Die Crème de la Crème war am Start: die künstlerische Leiterin Dorothee Oberlinger als Königin der Blockflöte, ihr Ensemble 1700 und der Ausnahme-Sänger Bruno de Sá. Der Brasilianer mit einer extrem hohen Stimme ist ein männlicher Sopran, ein Sopranist.
Virtuosität ohne Grenzen
Nach der Devise „#baroque influencers: i pastori arcadia“ huldigte man der 1690 in Rom gegründeten Accademia dell’Arcadia. Bedeutende italienische Komponisten hatten ihr angehört, etwa Alessandro Scarlatti, Giovanni Bononcini oder Arcangelo Corelli. Auch ein deutscher Überflieger mischte im Programm mit: Georg Friedrich Händel, als junger Mann ein Reisender durch Bella Italia.

Die Musik umfasste ein Bild des Lebens, vom zarten Seelenhauch bis zum stürmischen Presto. Bruno de Sá führte seine lichte Stimme bis in höchste Höhen, bewies hellwachen Sinn für Verzierungen, ließ brillante Koloraturen ertönen. Exzellent spielte das Ensemble 1700. Oberlingers Virtuosität kannte keine Grenzen, etwa in einer von Francesco Geminiani bearbeiteten Sonate Corellis. Einmal überraschte ein liedhafter, ja folkiger Ausflug mit tiefer Flöte nach Schottland.
Handel als Zugabe
Eine von vielen Delikatessen war die Arie „Ombra mai fu“. Hier nicht etwa als Welthit von Händel, sondern in der früheren Version von Bononcini, der seinen 15 Jahre jüngeren Rivalen deutlich beeinflusst hat. Die knapp 500 Besucher nahmen den Abend mit tosendem Applaus auf, teilweise im Stehen.

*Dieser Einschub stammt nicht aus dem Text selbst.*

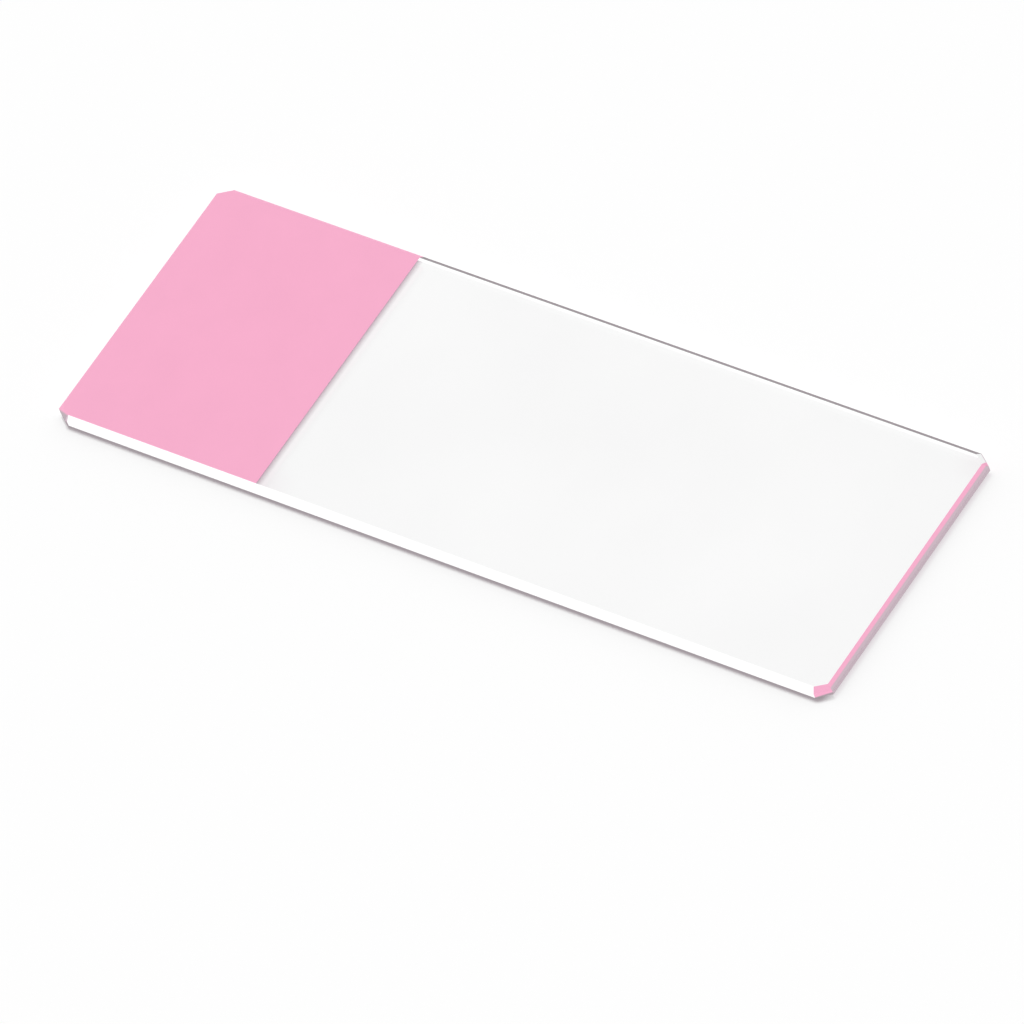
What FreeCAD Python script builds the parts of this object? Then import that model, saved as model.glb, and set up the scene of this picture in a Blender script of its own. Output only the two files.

Händel-Zugaben krönten das Konzert: Auf die überschäumende Arie „Il volo così fido“ folgte – vom Sopranisten feinfühlig gesungen – „Verso gia l’alma col sangue“. Letztere ist die Sterbearie des Acis, den der einäugige Riese Polifemo erschlagen hat. Ein trauriges, schier herzzerreißendes Stück. Im Paradies herrscht doch nicht nur eitel Sonnenschein. (Georg Pepl)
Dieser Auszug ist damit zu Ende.